▸ **INFORMATION SHOWN**:
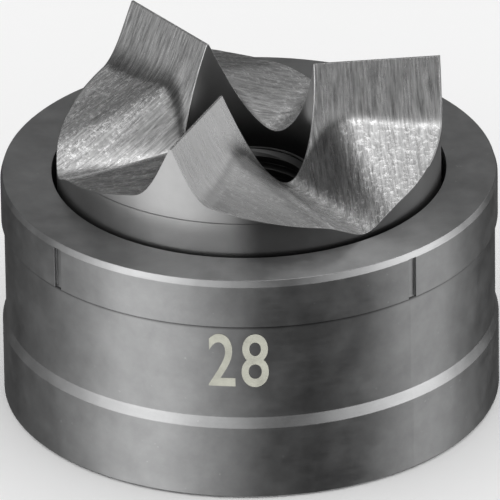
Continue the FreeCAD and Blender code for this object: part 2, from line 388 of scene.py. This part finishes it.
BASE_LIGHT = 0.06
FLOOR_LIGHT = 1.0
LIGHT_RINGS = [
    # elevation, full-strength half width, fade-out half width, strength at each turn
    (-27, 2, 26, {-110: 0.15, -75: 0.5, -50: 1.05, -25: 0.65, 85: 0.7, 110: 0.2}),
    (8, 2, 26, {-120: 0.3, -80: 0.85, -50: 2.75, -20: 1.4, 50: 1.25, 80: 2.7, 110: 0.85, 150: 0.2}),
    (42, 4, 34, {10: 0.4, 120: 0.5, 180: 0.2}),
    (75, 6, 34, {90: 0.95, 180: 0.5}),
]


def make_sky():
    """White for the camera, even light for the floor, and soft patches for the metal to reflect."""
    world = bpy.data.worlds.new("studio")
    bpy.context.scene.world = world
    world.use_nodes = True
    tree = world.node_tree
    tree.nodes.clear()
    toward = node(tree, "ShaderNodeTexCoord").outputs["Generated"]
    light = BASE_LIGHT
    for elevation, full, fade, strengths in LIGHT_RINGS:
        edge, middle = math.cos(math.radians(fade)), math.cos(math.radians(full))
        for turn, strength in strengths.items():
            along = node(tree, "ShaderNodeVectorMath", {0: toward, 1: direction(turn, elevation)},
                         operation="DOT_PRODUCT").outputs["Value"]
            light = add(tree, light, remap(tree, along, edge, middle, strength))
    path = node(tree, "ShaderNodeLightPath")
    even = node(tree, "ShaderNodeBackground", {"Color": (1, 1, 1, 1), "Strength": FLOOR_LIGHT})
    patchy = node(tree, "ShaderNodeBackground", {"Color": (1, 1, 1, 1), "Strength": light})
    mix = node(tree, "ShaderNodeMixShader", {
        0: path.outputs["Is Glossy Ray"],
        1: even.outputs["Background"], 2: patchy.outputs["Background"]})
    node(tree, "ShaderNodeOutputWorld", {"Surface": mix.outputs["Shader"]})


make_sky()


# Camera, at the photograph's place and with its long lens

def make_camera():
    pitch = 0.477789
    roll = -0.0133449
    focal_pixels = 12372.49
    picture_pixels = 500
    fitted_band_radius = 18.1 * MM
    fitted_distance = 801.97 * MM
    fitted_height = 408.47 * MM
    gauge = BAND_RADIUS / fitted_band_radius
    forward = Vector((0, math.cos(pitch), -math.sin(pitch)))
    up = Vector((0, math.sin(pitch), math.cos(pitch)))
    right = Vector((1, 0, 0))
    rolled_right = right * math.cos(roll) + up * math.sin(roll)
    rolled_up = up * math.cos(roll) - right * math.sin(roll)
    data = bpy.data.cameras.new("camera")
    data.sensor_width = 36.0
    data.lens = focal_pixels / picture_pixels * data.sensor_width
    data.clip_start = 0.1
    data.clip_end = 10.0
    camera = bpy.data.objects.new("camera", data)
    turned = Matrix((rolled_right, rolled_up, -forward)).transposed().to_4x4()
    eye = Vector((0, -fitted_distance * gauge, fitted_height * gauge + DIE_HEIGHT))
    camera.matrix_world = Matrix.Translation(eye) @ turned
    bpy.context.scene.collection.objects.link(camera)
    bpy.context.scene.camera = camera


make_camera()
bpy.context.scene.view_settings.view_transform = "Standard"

▸ **REQUIREMENT**:
Reproduce each line of the material above precisely.

▸ **RESULT BELOW**:
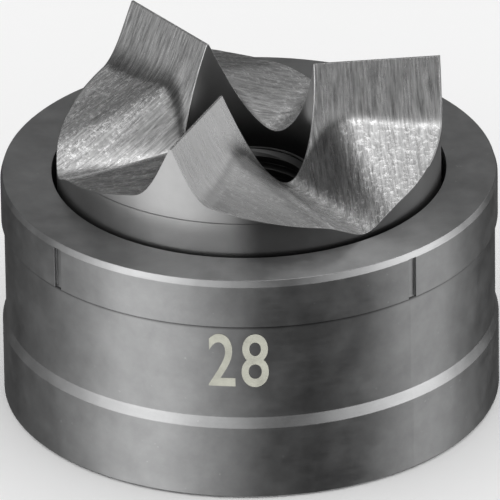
Continue the FreeCAD and Blender code for this object: part 2, from line 388 of scene.py. This part finishes it.
BASE_LIGHT = 0.06
FLOOR_LIGHT = 1.0
LIGHT_RINGS = [
    # elevation, full-strength half width, fade-out half width, strength at each turn
    (-27, 2, 26, {-110: 0.15, -75: 0.5, -50: 1.05, -25: 0.65, 85: 0.7, 110: 0.2}),
    (8, 2, 26, {-120: 0.3, -80: 0.85, -50: 2.75, -20: 1.4, 50: 1.25, 80: 2.7, 110: 0.85, 150: 0.2}),
    (42, 4, 34, {10: 0.4, 120: 0.5, 180: 0.2}),
    (75, 6, 34, {90: 0.95, 180: 0.5}),
]


def make_sky():
    """White for the camera, even light for the floor, and soft patches for the metal to reflect."""
    world = bpy.data.worlds.new("studio")
    bpy.context.scene.world = world
    world.use_nodes = True
    tree = world.node_tree
    tree.nodes.clear()
    toward = node(tree, "ShaderNodeTexCoord").outputs["Generated"]
    light = BASE_LIGHT
    for elevation, full, fade, strengths in LIGHT_RINGS:
        edge, middle = math.cos(math.radians(fade)), math.cos(math.radians(full))
        for turn, strength in strengths.items():
            along = node(tree, "ShaderNodeVectorMath", {0: toward, 1: direction(turn, elevation)},
                         operation="DOT_PRODUCT").outputs["Value"]
            light = add(tree, light, remap(tree, along, edge, middle, strength))
    path = node(tree, "ShaderNodeLightPath")
    even = node(tree, "ShaderNodeBackground", {"Color": (1, 1, 1, 1), "Strength": FLOOR_LIGHT})
    patchy = node(tree, "ShaderNodeBackground", {"Color": (1, 1, 1, 1), "Strength": light})
    mix = node(tree, "ShaderNodeMixShader", {
        0: path.outputs["Is Glossy Ray"],
        1: even.outputs["Background"], 2: patchy.outputs["Background"]})
    node(tree, "ShaderNodeOutputWorld", {"Surface": mix.outputs["Shader"]})


make_sky()


# Camera, at the photograph's place and with its long lens

def make_camera():
    pitch = 0.477789
    roll = -0.0133449
    focal_pixels = 12372.49
    picture_pixels = 500
    fitted_band_radius = 18.1 * MM
    fitted_distance = 801.97 * MM
    fitted_height = 408.47 * MM
    gauge = BAND_RADIUS / fitted_band_radius
    forward = Vector((0, math.cos(pitch), -math.sin(pitch)))
    up = Vector((0, math.sin(pitch), math.cos(pitch)))
    right = Vector((1, 0, 0))
    rolled_right = right * math.cos(roll) + up * math.sin(roll)
    rolled_up = up * math.cos(roll) - right * math.sin(roll)
    data = bpy.data.cameras.new("camera")
    data.sensor_width = 36.0
    data.lens = focal_pixels / picture_pixels * data.sensor_width
    data.clip_start = 0.1
    data.clip_end = 10.0
    camera = bpy.data.objects.new("camera", data)
    turned = Matrix((rolled_right, rolled_up, -forward)).transposed().to_4x4()
    eye = Vector((0, -fitted_distance * gauge, fitted_height * gauge + DIE_HEIGHT))
    camera.matrix_world = Matrix.Translation(eye) @ turned
    bpy.context.scene.collection.objects.link(camera)
    bpy.context.scene.camera = camera


make_camera()
bpy.context.scene.view_settings.view_transform = "Standard"